Isn't it fun to play Supreme Leader ? To decide the fate of billions ?

So how has Japan gone so far, with its slightly decreasing population ? What impact has declining population - combined with a growing population of retired people - had on the economy there, and on the tax-base paid for by a relatively declining number of working people ? What methods might be required to cut the population in half in the next 85 years ?

After all, you can't somehow cut the number of older people - they live out their lives without any fear of Solent green.

And you can't cut back on the number of working people (they're already born), since they provide the tax revenue to support government services, support for those older generations, infrastructure and mechanisms to keep boosting the economy.

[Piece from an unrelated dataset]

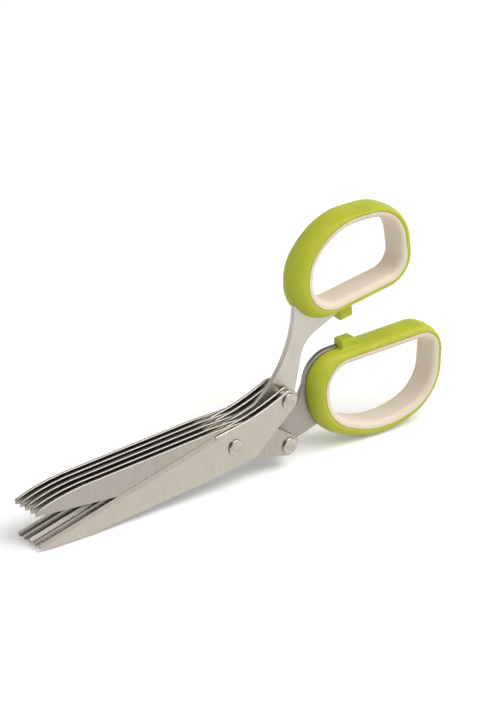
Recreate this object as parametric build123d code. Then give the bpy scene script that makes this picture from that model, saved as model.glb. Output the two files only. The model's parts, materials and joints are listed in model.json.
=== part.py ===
"""Herb scissors: five pairs of blades on one pivot, closed by two moulded finger loops.

Both levers are drawn closed, with the pivot at the origin, the blade axis along X and the tips
towards -X. A lever is named after its handle: the thumb lever carries the upper loop and the
blades that lie below, the finger lever carries the lower loop and the blades that lie above.
The levers are then opened and set down on a table, on the lower blades' backs and the finger loop.
"""
from build123d import *
from dataclasses import dataclass
from math import asin, atan2, cos, hypot, pi, radians, sin, tan
import os

# Blades, in millimetres
BLADE_LENGTH = 95.8
BLADE_THICKNESS = 1.15
CENTRE_BLADE_THICKNESS = 1.5
SPINE_HEIGHT = 9.2
SPINE_LEVEL_START = 10.0
SPINE_LEVEL_END = 9.5
SPINE_CORNER_RADIUS = 6.0
TIP_SPINE_HEIGHT = 0.75
TIP_EDGE_DEPTH = 1.0
HEEL_SETBACK = 8.5
HEEL_DEPTH = 8.5
SHOULDER_REACH = 3.0
SHOULDER_DEPTH = 8.7
SHOULDER_SAG = 0.8
# Direction, in degrees from the blade axis, in which the hollow behind the heel meets the tail
TAIL_FLARE = 110
BEVEL_HEIGHT = 1.7
EDGE_LAND = 0.3
# Points of the blade's back, as shares of its length and of the spine's height
SPINE_SHARES = ((0.90, 0.40), (0.69, 0.675), (0.40, 0.88))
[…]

So you can't really cut back to hard on the birth-rate, since those babies will need to grow up to support ever-more older people.

BUT the obvious way around your dilemma is to intensify, to boost technology, to improve productivity. How to do that ? Better education, more efficient use of resources. Peace in the North Pacific and North Asia would allow funds to be put into education, innovation and infrastructure rather than into military spending, after all.

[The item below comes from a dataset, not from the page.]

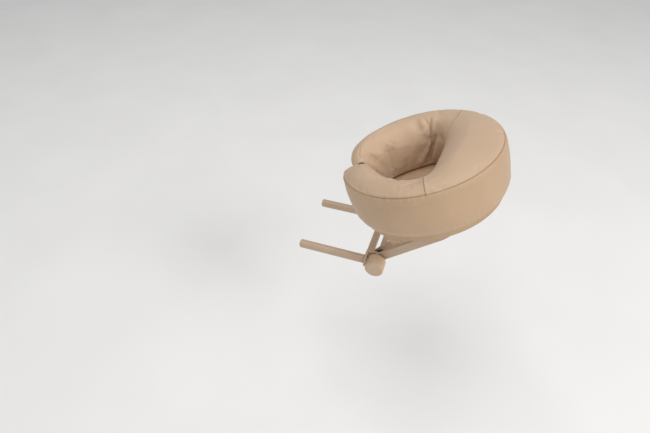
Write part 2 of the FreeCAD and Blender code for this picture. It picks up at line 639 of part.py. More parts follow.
# ---- check and write ----------------------------------------------------------------------

doc.recompute()
for feature in doc.Objects:
    if "Invalid" in feature.State or "Error" in feature.State:
        raise RuntimeError("%s is %s" % (feature.Label, feature.State))
for feature in subparts:
    if feature.Shape.isNull() or not feature.Shape.isValid() or not feature.Shape.Solids:
        raise RuntimeError("%s has no valid solid" % feature.Label)
for feature in subparts:
    feature.Shape.exportStep("parts/%s.step" % feature.Label)
    print(feature.Label, len(feature.Shape.Solids), round(feature.Shape.Volume))
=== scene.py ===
import json
import math

import bpy
import numpy as np
from mathutils import Matrix, Vector


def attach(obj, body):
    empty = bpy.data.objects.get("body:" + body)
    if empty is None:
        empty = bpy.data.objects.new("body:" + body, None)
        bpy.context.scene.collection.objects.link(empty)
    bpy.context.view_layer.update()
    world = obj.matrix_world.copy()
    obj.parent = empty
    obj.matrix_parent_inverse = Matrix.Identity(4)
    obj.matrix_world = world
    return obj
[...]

And if those silly issues between China and other Asian countries could be resolved equitably and peacefully, then that would also enable China to handle its population-reduction scenario a bit better, because I suspect the current scenario of one-child families will produce catastrophic results from, say, 2025-2030: relatively suddenly, very few younger people to go into either the work-force or the armed forces, while older populations grow rapidly, at least for another generation or two.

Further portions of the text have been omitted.